**Given exercise:** Give back all the data exactly, line by line.

── Supplied data ──

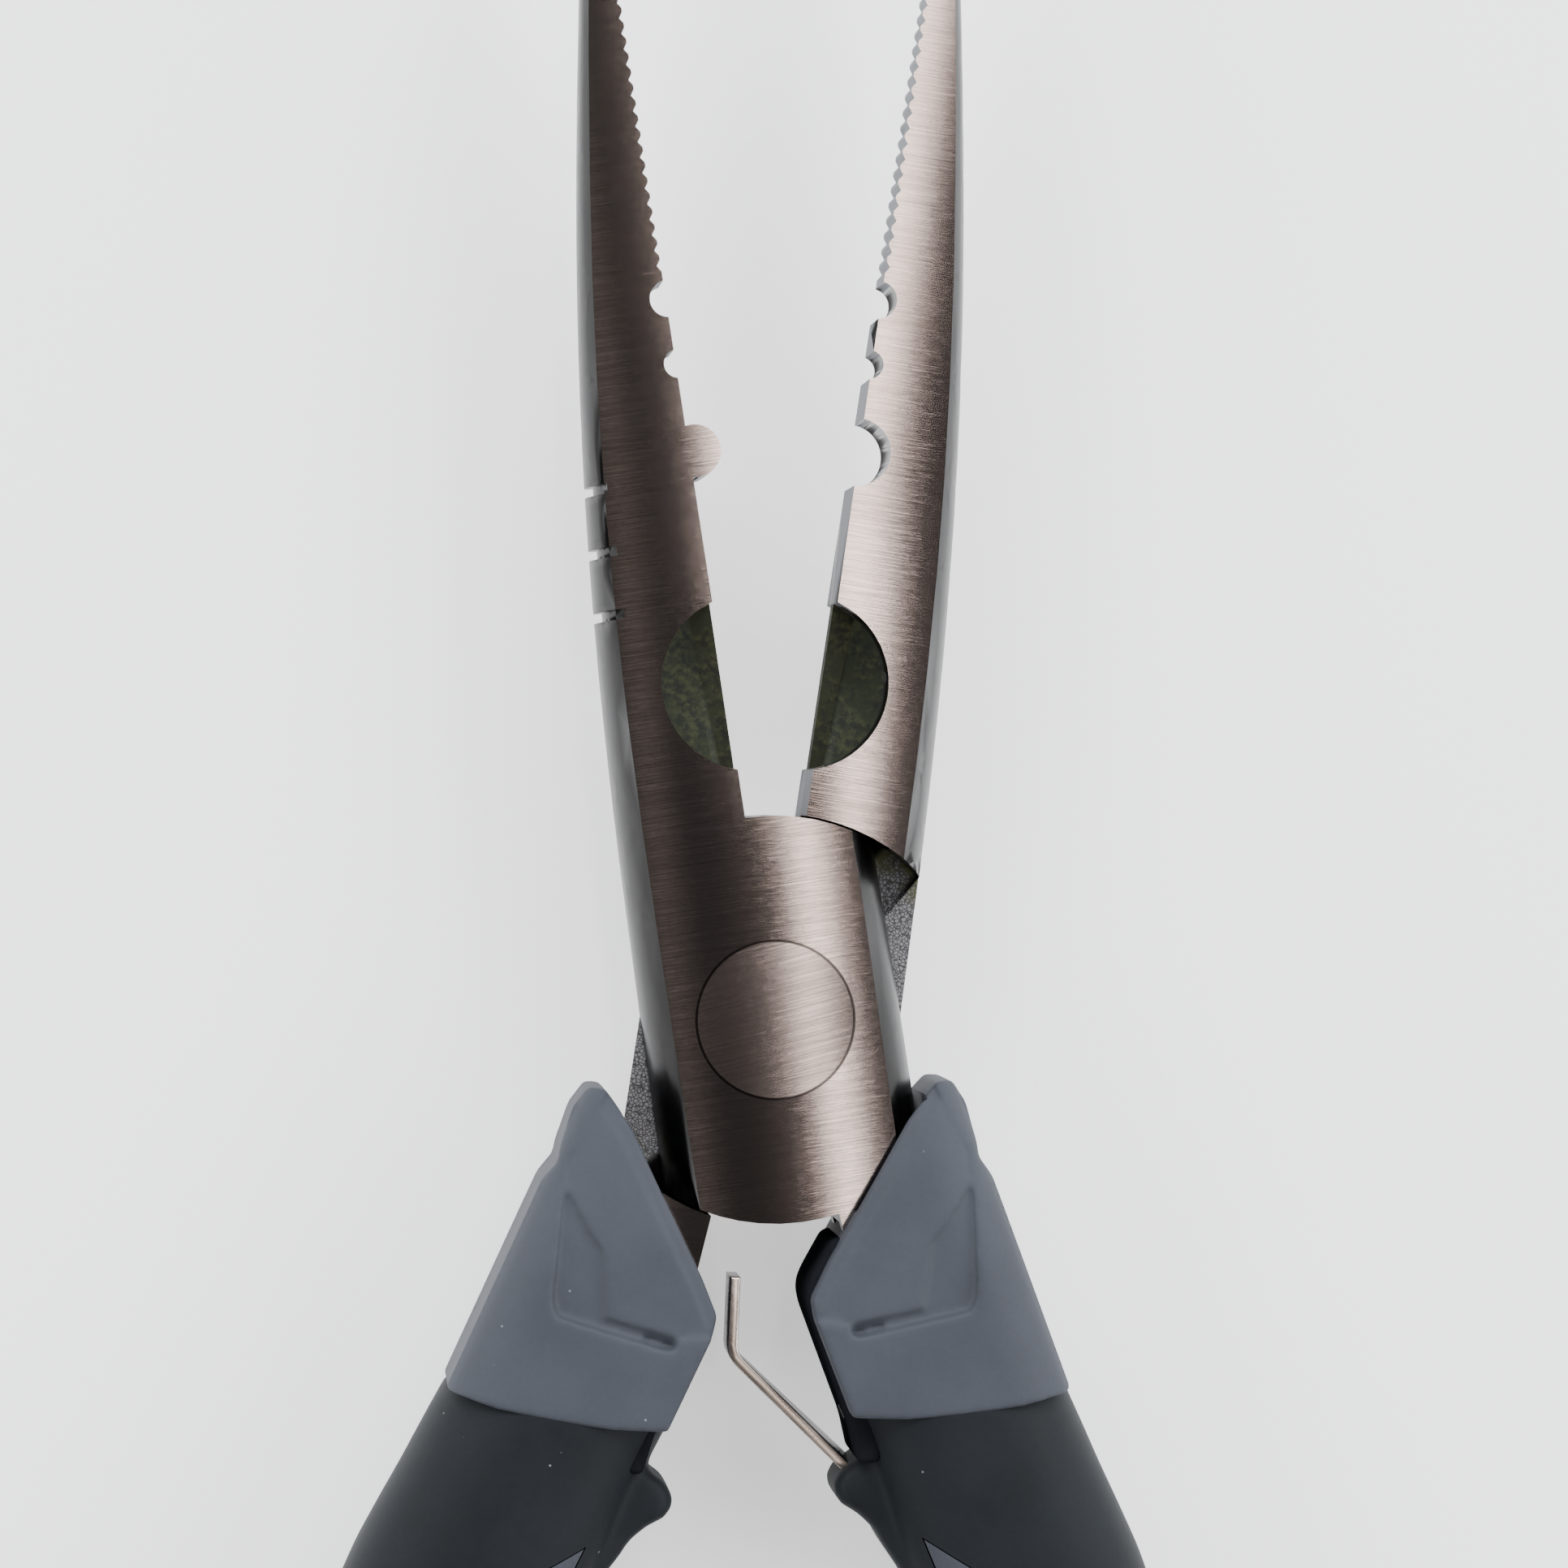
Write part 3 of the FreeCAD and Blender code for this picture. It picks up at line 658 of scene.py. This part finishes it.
def moulded_plastic(name, dark, light, grain_scale, rough, specks, gloss):
    """Matt moulded plastic with a spark-eroded grain, cloudy patches and dust specks."""
    paint = Paint(name)
    grain = paint.noise(paint.place, grain_scale, detail=3.0, rough=0.6)
    cloud = paint.noise(paint.place, scale=130.0, detail=3.0, rough=0.55).over(0.3, 0.7)
    dusty = paint.noise(paint.place, scale=170.0).over(0.56, 0.62)
    dust = paint.cells(640.0).under(0.035, 0.06) * dusty
    colour = paint.blend(cloud * 0.5 + grain * 0.5, dark, light)
    colour = paint.blend(dust * specks, colour, DUST_GREY)
    paint.shade(Base_Color=colour, Roughness=rough + cloud * 0.06, Specular_IOR_Level=gloss)
    paint.bump(grain + dust * 1.2, strength=0.3, distance=0.035 * MM)
    return paint.material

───

**Exercise answer:**
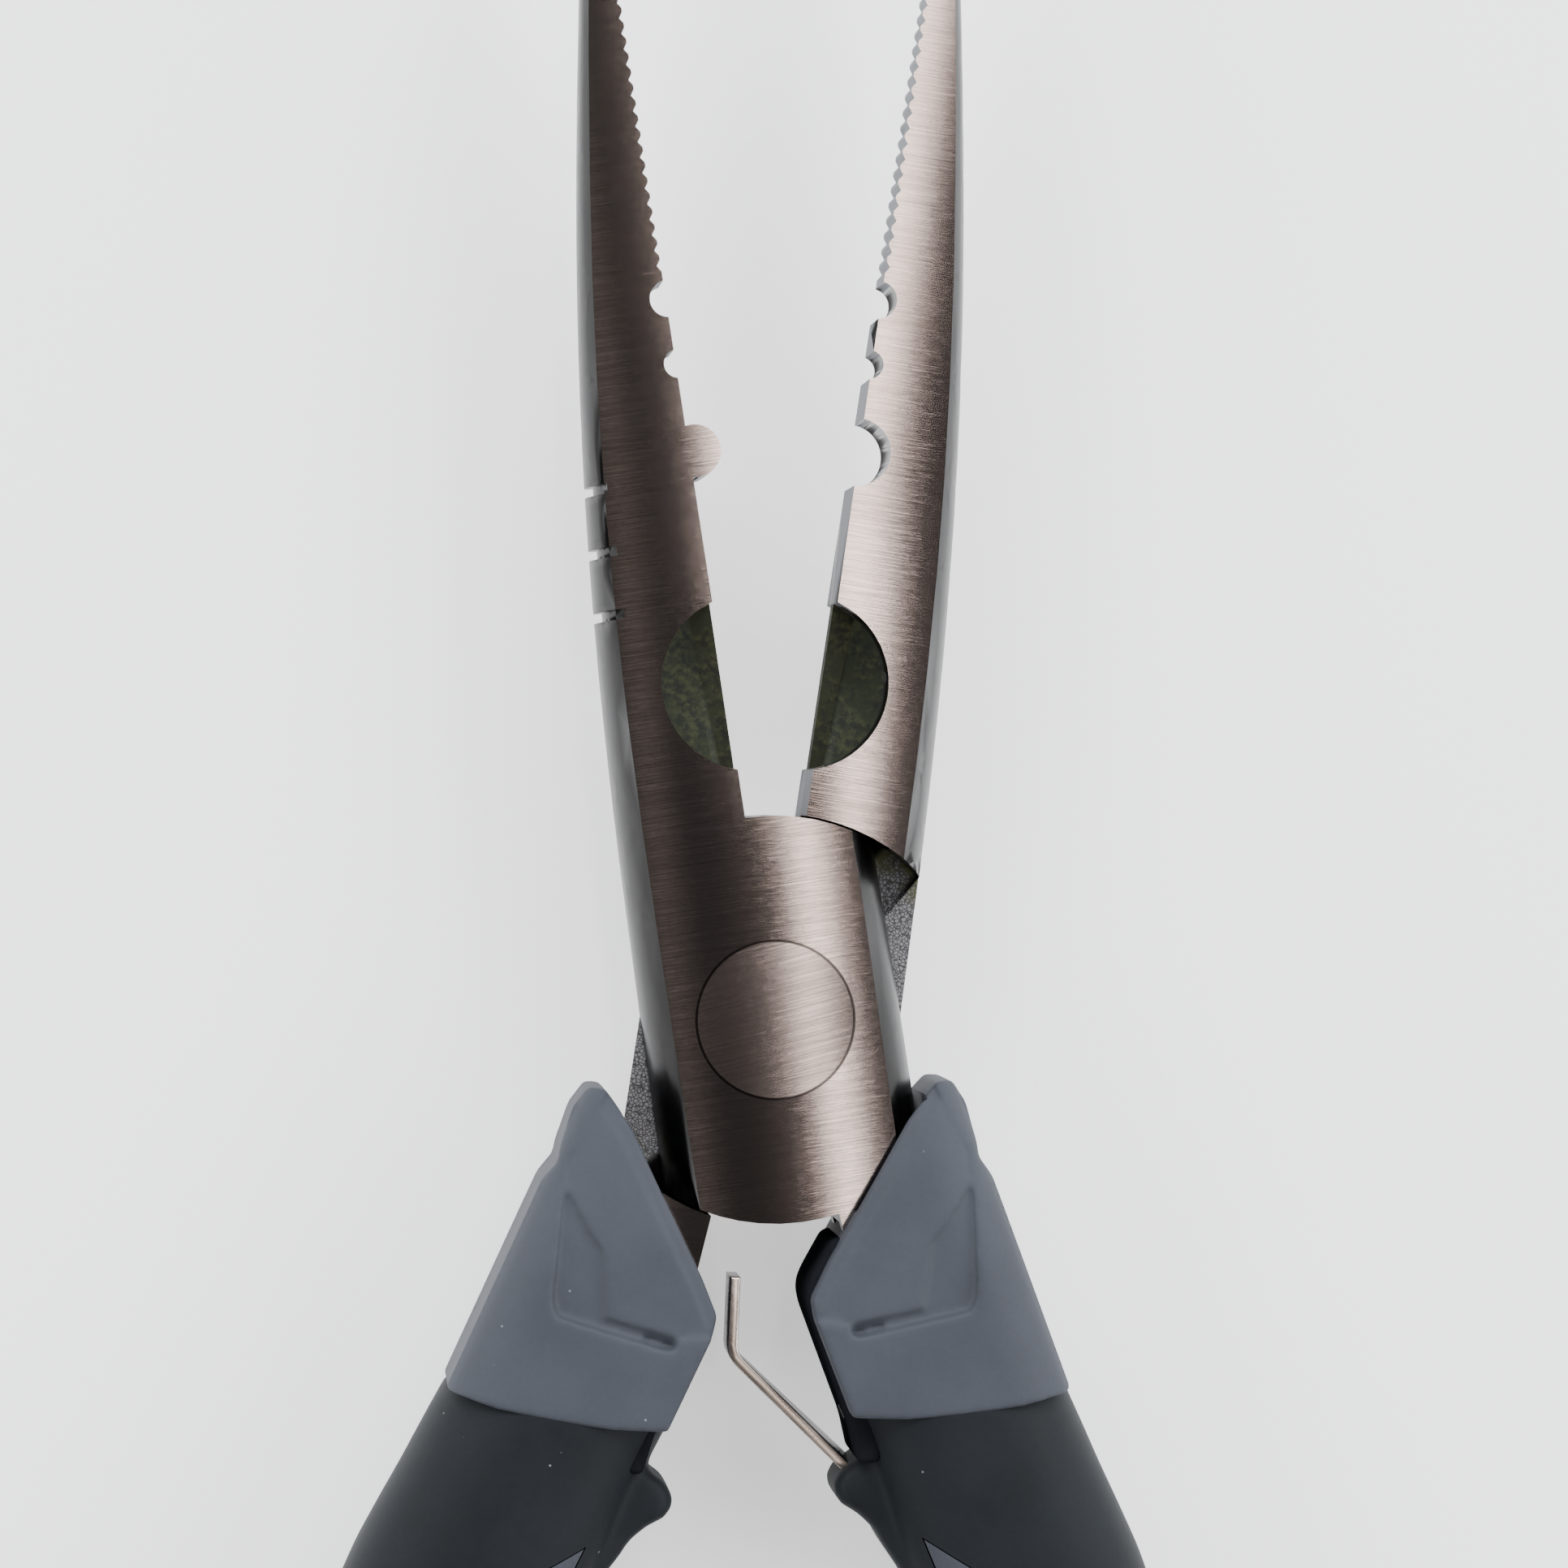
Write part 3 of the FreeCAD and Blender code for this picture. It picks up at line 658 of scene.py. This part finishes it.
def moulded_plastic(name, dark, light, grain_scale, rough, specks, gloss):
    """Matt moulded plastic with a spark-eroded grain, cloudy patches and dust specks."""
    paint = Paint(name)
    grain = paint.noise(paint.place, grain_scale, detail=3.0, rough=0.6)
    cloud = paint.noise(paint.place, scale=130.0, detail=3.0, rough=0.55).over(0.3, 0.7)
    dusty = paint.noise(paint.place, scale=170.0).over(0.56, 0.62)
    dust = paint.cells(640.0).under(0.035, 0.06) * dusty
    colour = paint.blend(cloud * 0.5 + grain * 0.5, dark, light)
    colour = paint.blend(dust * specks, colour, DUST_GREY)
    paint.shade(Base_Color=colour, Roughness=rough + cloud * 0.06, Specular_IOR_Level=gloss)
    paint.bump(grain + dust * 1.2, strength=0.3, distance=0.035 * MM)
    return paint.material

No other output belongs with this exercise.